===== EXCERPTED DATA
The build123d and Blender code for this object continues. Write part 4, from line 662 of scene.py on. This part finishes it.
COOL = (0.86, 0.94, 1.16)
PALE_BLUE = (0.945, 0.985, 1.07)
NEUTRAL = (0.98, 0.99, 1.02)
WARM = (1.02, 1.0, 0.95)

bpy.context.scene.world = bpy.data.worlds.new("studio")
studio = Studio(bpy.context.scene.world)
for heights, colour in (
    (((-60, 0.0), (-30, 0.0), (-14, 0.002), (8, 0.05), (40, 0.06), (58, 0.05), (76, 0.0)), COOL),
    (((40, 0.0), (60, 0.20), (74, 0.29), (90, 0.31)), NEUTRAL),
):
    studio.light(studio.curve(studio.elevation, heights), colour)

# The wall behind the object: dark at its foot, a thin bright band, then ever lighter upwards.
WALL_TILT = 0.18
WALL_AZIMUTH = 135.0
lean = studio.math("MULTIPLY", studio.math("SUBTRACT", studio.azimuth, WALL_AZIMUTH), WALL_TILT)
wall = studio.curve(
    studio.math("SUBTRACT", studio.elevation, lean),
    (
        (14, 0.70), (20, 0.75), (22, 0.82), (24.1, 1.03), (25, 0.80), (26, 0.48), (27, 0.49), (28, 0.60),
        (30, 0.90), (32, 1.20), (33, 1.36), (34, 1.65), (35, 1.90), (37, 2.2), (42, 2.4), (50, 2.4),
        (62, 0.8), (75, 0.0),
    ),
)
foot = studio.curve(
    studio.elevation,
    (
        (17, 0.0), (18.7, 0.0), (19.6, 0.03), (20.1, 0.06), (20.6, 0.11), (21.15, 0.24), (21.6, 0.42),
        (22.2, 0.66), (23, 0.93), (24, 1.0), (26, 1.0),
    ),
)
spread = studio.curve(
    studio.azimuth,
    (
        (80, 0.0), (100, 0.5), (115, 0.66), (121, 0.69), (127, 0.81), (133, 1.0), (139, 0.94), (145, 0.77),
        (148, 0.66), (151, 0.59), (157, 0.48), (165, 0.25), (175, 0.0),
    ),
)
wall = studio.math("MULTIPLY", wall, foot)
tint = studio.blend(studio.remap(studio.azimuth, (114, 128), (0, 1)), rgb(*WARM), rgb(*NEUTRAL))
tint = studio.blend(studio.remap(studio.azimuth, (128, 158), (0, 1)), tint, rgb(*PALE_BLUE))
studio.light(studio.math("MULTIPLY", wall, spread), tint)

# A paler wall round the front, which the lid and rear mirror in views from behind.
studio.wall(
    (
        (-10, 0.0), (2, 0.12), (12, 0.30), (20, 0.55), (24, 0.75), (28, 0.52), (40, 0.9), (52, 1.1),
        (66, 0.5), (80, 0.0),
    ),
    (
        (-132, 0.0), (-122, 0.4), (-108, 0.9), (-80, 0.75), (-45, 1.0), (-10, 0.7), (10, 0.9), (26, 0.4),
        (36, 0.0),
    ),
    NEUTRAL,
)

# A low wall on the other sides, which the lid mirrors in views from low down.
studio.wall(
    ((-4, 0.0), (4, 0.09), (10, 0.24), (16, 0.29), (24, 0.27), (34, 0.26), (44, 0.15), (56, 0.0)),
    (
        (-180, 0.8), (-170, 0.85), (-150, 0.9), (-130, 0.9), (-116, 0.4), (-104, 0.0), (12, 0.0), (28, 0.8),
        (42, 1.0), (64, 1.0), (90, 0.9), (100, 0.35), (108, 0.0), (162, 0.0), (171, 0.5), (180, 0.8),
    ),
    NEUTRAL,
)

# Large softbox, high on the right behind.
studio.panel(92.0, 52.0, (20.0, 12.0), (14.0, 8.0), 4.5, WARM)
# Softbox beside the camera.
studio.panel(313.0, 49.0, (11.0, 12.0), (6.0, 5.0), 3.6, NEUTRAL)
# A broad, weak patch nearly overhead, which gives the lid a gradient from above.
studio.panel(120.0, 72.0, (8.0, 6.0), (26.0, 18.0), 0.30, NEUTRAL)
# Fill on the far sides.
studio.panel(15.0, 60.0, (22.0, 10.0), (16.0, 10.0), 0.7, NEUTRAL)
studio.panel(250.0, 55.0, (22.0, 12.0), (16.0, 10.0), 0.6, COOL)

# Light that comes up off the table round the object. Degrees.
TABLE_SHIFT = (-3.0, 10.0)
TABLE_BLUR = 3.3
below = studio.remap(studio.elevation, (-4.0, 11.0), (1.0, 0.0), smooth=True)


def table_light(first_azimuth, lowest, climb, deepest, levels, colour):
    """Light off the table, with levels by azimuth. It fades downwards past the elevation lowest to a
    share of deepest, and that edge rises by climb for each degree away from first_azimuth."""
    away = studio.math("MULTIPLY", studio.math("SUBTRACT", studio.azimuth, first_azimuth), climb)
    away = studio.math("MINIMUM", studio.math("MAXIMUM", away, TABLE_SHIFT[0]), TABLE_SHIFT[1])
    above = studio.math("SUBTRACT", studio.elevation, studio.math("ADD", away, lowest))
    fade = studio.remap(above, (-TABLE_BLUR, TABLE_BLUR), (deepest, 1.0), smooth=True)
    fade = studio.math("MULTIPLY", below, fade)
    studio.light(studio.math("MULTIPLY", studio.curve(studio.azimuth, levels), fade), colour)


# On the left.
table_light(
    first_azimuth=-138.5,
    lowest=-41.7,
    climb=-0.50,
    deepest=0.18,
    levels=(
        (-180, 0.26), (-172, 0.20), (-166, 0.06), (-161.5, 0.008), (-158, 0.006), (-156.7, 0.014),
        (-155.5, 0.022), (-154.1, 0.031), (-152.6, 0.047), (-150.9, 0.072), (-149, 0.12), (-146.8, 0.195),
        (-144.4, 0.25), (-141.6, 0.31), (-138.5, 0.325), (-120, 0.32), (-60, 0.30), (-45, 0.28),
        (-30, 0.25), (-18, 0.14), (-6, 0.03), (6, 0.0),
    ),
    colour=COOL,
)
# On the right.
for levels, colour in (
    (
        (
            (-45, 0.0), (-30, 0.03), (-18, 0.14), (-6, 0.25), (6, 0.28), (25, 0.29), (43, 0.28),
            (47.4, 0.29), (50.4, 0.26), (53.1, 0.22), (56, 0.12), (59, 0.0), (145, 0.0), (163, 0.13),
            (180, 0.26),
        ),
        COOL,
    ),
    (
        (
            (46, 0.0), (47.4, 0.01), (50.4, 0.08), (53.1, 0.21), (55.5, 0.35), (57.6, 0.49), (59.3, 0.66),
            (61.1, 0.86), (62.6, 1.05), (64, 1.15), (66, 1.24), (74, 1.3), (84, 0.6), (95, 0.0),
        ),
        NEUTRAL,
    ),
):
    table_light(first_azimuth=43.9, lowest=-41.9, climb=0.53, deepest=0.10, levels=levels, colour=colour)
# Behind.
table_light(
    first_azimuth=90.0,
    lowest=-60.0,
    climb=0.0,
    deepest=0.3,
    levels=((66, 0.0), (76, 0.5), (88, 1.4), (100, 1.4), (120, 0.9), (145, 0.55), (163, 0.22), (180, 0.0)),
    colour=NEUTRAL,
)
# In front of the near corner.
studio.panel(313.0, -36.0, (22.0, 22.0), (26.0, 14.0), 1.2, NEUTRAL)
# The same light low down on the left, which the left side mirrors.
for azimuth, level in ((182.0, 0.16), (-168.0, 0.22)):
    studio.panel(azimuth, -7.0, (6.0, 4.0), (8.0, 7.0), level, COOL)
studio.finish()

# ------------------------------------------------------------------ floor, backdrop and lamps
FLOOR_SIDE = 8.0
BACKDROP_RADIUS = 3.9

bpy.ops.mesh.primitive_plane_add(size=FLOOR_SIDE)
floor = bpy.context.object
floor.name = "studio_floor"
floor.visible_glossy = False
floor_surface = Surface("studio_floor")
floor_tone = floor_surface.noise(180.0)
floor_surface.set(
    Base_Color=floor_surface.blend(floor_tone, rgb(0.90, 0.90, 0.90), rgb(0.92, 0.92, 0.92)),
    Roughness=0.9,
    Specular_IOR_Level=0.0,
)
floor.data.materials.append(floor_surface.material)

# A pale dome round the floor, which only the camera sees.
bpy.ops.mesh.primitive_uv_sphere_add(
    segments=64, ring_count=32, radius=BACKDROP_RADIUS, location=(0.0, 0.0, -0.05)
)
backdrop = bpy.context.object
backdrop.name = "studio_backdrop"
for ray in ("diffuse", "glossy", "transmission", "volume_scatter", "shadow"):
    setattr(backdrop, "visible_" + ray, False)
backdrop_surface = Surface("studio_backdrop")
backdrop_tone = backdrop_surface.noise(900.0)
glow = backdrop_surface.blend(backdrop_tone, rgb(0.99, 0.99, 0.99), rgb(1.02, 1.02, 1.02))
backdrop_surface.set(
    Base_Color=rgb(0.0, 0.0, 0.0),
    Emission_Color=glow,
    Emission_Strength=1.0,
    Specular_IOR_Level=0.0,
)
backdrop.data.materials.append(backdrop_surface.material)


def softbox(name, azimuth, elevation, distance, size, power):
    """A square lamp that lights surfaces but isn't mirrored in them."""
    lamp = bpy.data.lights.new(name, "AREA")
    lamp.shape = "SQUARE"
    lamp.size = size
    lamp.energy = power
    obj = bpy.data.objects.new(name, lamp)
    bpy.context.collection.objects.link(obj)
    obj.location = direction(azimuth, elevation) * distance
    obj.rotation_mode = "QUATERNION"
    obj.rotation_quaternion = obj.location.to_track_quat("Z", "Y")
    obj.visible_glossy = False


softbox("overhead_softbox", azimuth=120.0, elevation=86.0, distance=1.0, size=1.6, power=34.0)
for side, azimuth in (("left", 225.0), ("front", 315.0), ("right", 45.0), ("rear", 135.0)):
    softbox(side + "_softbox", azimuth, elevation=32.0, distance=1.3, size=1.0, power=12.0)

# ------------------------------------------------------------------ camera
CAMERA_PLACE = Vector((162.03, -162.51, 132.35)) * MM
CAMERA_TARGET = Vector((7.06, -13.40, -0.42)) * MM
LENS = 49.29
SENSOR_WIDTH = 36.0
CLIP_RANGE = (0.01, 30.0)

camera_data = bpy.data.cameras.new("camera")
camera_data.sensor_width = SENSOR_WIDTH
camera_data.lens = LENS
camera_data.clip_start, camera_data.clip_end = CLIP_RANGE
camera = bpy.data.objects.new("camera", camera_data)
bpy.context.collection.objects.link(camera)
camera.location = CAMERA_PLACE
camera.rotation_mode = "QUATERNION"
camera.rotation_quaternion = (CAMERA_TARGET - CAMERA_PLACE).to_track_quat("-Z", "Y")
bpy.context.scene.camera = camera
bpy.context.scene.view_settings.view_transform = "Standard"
==========
===== EXCERPTED DATA
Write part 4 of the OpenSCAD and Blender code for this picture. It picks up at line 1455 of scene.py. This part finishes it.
==========
→ **WHAT TO WORK ON**
Reproduce exactly the lines from the line with "The build123d and" to the line with "studio.light(studio.curve(studio.elevation, heights), colour)", both end lines included.

→ **SOLUTION TO THIS EXERCISE**
The build123d and Blender code for this object continues. Write part 4, from line 662 of scene.py on. This part finishes it.
COOL = (0.86, 0.94, 1.16)
PALE_BLUE = (0.945, 0.985, 1.07)
NEUTRAL = (0.98, 0.99, 1.02)
WARM = (1.02, 1.0, 0.95)

bpy.context.scene.world = bpy.data.worlds.new("studio")
studio = Studio(bpy.context.scene.world)
for heights, colour in (
    (((-60, 0.0), (-30, 0.0), (-14, 0.002), (8, 0.05), (40, 0.06), (58, 0.05), (76, 0.0)), COOL),
    (((40, 0.0), (60, 0.20), (74, 0.29), (90, 0.31)), NEUTRAL),
):
    studio.light(studio.curve(studio.elevation, heights), colour)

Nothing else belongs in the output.